World experts agree on agricultural development blueprint for 21st century
Policies to reduce poverty and conserve ecosystems urged
19 September 2005, Rome -- World experts have agreed for the first time on a blueprint on sustainable agricultural development to reduce hunger and poverty and improve environmental protection in developing countries.
Experts in agriculture, the environment and economics have called on governments to "give priority to public expenditures on public goods for rural areas such as roads, information technology and other rural infrastructure as well as research, extension training and education," according to a consensus published by FAO today.
The Beijing Consensus on the future of global agriculture and rural areas urges governments to recognize the vital role of agriculture and rural communities in overall economic growth and sustainable development. With the majority of the poor and hungry living in rural areas, the statement calls for investment in agriculture and rural development calling it "absolutely crucial to improve their lives and livelihoods."
Urbanization cuts small farmers out of the supply chain
The consensus warns that globalization and the emergence of supermarkets could lead to de-linking food consumption from local production, creating a risk of that would exclude small farmers from contributing to the food supply in urban areas. It says: "Urbanization leads to a rapid shift in food consumption, in terms of quantity, quality and product diversity" and calls for public and private efforts to "lower obstacles preventing small farmers from integrating into modern supply chains" effectively locking them out of economic growth opportunities.
The consensus says there is an urgent need to give higher priority to agricultural research. It calls for an "ever-green revolution, which combines cost reduction with resource conservation and enhanced production".
On the environment, the consensus calls for rural societies to be the primary custodians of local ecosystems. "Conservation and sustainable management of eco-systems is the best insurance for the continued supply of eco-system services, such as biodiversity, carbon sequestration, pollination and water purification." The consensus says a plan should be developed that would allow the poor to benefit from "selling" environmental services.

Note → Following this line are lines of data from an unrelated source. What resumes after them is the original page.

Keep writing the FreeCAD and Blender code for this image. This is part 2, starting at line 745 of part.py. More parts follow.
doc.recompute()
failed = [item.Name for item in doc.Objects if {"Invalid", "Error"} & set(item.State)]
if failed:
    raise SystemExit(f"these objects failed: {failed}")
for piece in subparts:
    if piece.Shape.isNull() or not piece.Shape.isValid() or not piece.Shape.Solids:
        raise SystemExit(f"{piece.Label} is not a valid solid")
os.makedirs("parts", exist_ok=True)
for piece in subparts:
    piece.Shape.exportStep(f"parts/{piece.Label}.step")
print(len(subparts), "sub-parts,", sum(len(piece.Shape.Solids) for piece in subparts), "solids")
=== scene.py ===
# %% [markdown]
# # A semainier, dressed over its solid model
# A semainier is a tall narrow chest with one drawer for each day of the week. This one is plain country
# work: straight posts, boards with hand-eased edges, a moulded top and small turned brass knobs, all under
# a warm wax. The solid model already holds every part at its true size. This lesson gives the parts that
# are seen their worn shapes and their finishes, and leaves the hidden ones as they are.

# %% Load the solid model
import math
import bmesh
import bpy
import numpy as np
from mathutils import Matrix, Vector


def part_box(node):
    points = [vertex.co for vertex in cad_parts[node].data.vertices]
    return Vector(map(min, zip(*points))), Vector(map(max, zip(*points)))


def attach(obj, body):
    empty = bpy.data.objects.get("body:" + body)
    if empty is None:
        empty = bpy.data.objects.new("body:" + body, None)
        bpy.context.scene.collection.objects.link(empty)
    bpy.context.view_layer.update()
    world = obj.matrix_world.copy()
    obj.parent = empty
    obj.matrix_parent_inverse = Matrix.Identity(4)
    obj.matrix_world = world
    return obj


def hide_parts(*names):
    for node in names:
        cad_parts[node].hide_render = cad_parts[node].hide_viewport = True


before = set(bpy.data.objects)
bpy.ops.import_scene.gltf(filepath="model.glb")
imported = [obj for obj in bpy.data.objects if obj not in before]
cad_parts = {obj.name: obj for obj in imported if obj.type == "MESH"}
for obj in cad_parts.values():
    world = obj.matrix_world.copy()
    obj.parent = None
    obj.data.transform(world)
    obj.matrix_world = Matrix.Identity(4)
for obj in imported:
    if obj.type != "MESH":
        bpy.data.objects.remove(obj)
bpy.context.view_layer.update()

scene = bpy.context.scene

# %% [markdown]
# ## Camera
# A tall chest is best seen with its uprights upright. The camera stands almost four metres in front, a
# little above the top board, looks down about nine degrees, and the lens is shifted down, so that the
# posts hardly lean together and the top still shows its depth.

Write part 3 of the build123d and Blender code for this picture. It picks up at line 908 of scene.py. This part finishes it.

Scientific breakthroughs needed on biomass fuels
The consensus says scientific breakthroughs on converting biomass to commercial fuels are urgently required to avoid a trade-off between fuel for the rich and food for the poor. "The potential for using agricultural products and waste as sources of bio-energy has increased with higher energy costs and should be exploited."
The consensus reaffirms the Doha Development Agenda, which recognizes the food security and rural development needs of low-income countries. The consensus urges that poor countries be allowed adequate flexibility to deal with sudden and significant import surges.
Sub-Saharan Africa needs strong agriculture science base
Recognizing the serious problems in sub-Saharan Africa, the Beijing Consensus urges African countries to build a strong agriculture science base in order to guarantee food security for their people. "For most of Africa, agriculture will have to be the engine of economic growth. The experience of India, Brazil, and China shows that it takes time to build human capital and effective scientific institutions."
The Beijing Consensus says marginal rural areas and marginalized people who rely on agriculture for their livelihoods have not received their fair share of public resources. The consensus says that improvements in agricultural productivity and greater access to markets are essential if the standard of living for these people is to be improved. The blueprint calls for a twin-track combination of investment in income earning opportunities with social safety nets to promote a better future for marginalized people.
Agriculture and global warming
Finally, the consensus recognizes that agricultural practices contribute to global warming and that this will adversely affect agricultural productivity in most developing countries. It calls for the development and implementation of agricultural practices that will reduce the impact of the sector on climate change.
The Beijing Consensus on the future of global agriculture and rural areas was initially developed at a meeting of the world's top experts in agriculture, the environment and economics held in Beijing 9-10 September 2005.